Even Jeff Keppinger might not have expected to be among the more interesting free agent possibilities this past off season, but after a (surprising?) impressive campaign with the Tampa Bay Rays in 2012, that’s exactly what he became. In signing with the White Sox there was some intrigue in fantasy circles about this guy who seemed to have double-digit power and could hit for average, all while qualifying at shortstop, second base, third base, and maybe even first base depending on your league rules. He was viewed as a great late-round or cheap flyer that could pay off when injury strikes or in deeper leagues, a handy guy to move all around your roster without the risk of killing you in any particular category.
What’s happened so far for Keppinger probably wasn’t what fantasy owners had in mind. Or the White Sox. Or, no doubt, Jeff Keppinger.
Keppinger is hitting .171/.167/.184 with no home runs and just a singular double. He has 13 hits on the season over 78 plate appearances, and 12 of them have been singles. One was an infield dribbler for a hit, but hey, line drive in the books, right? If you’re the White Sox or a fantasy owner, you probably liked Keppinger because of his positional flexibility and high contact rates.
But an interesting thing is happening early on this season.
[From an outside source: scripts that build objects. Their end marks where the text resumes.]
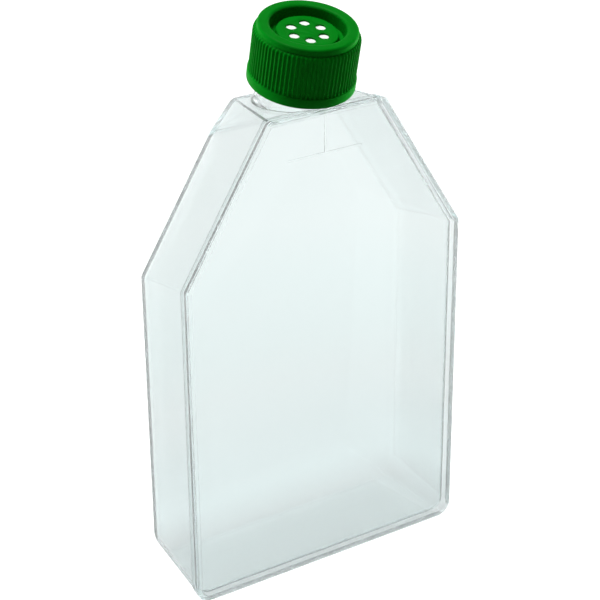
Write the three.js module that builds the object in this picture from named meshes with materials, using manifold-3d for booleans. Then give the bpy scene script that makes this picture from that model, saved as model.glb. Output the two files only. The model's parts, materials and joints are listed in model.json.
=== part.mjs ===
import * as THREE from 'three';
import { mergeVertices } from 'three/addons/utils/BufferGeometryUtils.js';
import Module from 'manifold-3d';

// Cell culture flask, standing on its end wall. Millimetres, +Z up, cover towards -Y.
// "Depth" runs from the front of the cover (0) to the back of the growth wall (DEPTH).

const wasm = await Module();
wasm.setup();

// Outline of the flask, seen from the front
const HALF_WIDTH = 60;
const HALF_WIDTH_BACK = 57.9;
const SHOULDER_Z = 132.9;
const TOP_Z = 189.7;
const DEPTH = 39.4;
const SHOULDER_SLOPE = 0.62;
const SHOULDER_DRAFT = 0.193;
const TOP_DRAFT = 0.0645;
const WALL = 1.8;

// Corner radii of that outline, at the front and at the back
const END_CORNER_FRONT = 6;
const END_CORNER_BACK = 12;
const SHOULDER_RADIUS = 3;
const TOP_RADIUS = 3;
const END_CORNER_STEPS = 12;
const SMALL_CORNER_STEPS = 4;
const MIN_INNER_RADIUS = 0.6;

// Tray
const SEAM_DEPTH = 4.7;
const SEAM_STEP = 0.45;
const BACK_EDGE_RADIUS = 1.6;
const CAVITY_EDGE_RADIUS = 1.1;
const EDGE_STEPS = 4;
const OPEN_FRONT = 6;

// Ramp of the back wall, rising to the neck, with a rounded crease where it starts
const RAMP_Z = 171.7;
const RAMP_SLOPE = 0.329;
const CREASE_RADIUS = 3.2;
const CREASE_STEPS = 4;
const CLEAR_OF_FLASK = 90;

// Cover
const RIM_WIDTH = 2.4;
const RECESS_DEPTH = 2.2;
const RECESS_DRAFT = 0.25;
const PANEL_BACK = 4.0;
const RIM_ROUND = 0.45;
const RECESS_FILLET = 0.2;
const SKIRT_WIDTH = 2.2;
const MARK_HALF_LENGTH = 15.8;
const MARK_Z = 172.5;
const MARK_TOP_Z = 186.9;
const MARK_LINE = 0.6;
const MARK_HEIGHT = 0.3;
const MARK_SINK = 0.4;

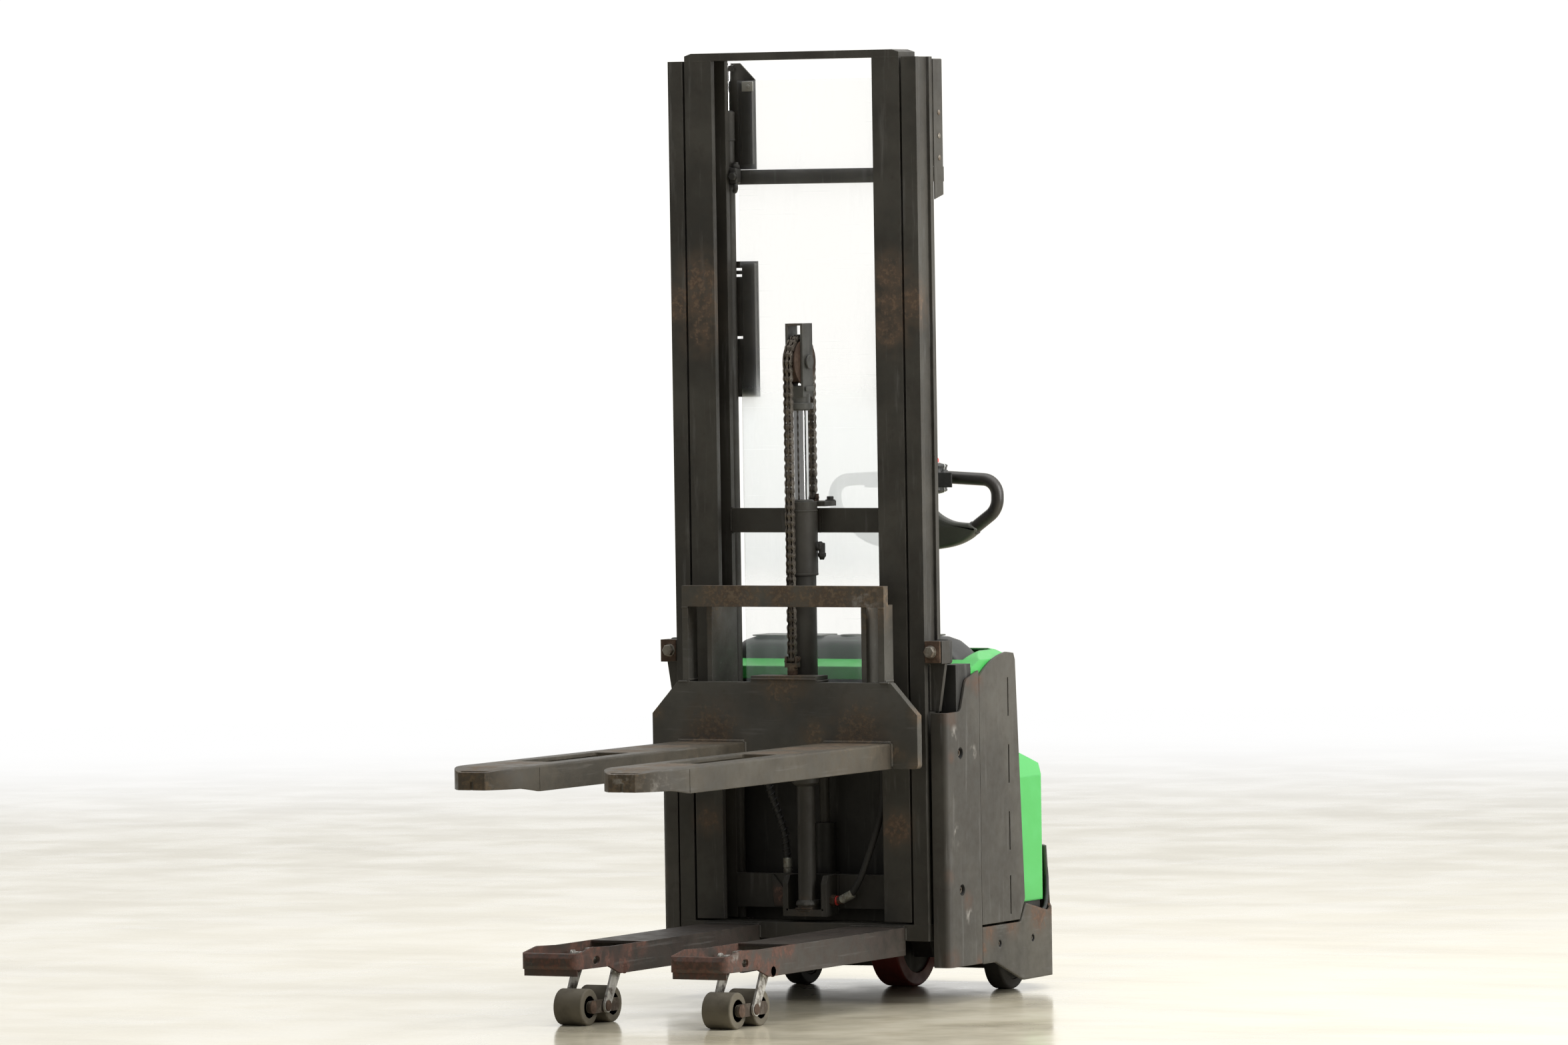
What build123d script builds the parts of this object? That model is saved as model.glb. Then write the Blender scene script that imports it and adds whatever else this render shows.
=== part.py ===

Keppinger has historically been a pretty difficult player to strike out, with a career 6.5% strikeout rate. He’s been striking out almost 12% of the time this season, and with the White Sox using him in the 2 hole in the lineup, that’s particularly worrisome. But it’s not just the strikeouts that grab your attention, it’s the walks. Or lack of walks:
I actually put in 0.1% for 2013, just so it would register an image, but over his 78 plate appearances, Jeff Keppinger has walked exactly zero point zero times, invoking Dean Wormer. Not historically one of the more patient hitters in the game, Keppinger still owns a 6.4% career walk rate. But right now, he’s swinging at everything.
Keppinger is still seeing a lot of pitches in the zone at over 60% and he’s making great contact overall at darn near 98%. His hit trajectory is fairly consistent with his career numbers, and he’s even hitting a few more line drives than he has in the past. His xBABIP is up over .330 and his current BABIP is just .188. So clearly, something’s gotta give there. However, one rather glaring figure stands out to me. He’s swinging at balls outside of the strike zone 22% of the time, spot-on with his career rates. But here’s where we can account for some of those strikeouts:
Now, his O-contact rate in the last several years has been great. In fact it was third best in the league last season. But at 68%, Keppinger comes down much closer to league average, and he gives up a part of what made him successful. It appears he’s having more trouble with off-speed pitches than in the past. His whiff rate on sliders and curveballs last year to this year:
An increase from seven to nine percent on the slider and from one to six percent on the curve doesn’t represent absolute doom to Keppinger, but he’s historically been awfully stingy when it comes to swings-and-misses. While his swinging strike rate remains very low, early evidence from this season suggests that pitchers are figuring a way to fool Keppinger more than they have in the past.
This might be entirely too many words dedicated to Jeff Keppinger. If you’re in a standard league, chances are he’s sitting on the waiver wire. But many of you do the league-specific and/or deep roster thing, and there’s a good chance that you were relying on Keppinger for a middle infield or a super-duper-utility kind of role. There’s evidence that you might still want to rely on him, if you trust regression on balls in play and assume he might someday actually draw a walk. But if we have a new Keppenger who is going to slap at everything he sees, his value is essentially nil. The next couple of weeks should say a lot about whether the pendulum is going to swing his way or if these rates plan to stick around. If they do, he’s a sunk cost in fantasy baseball.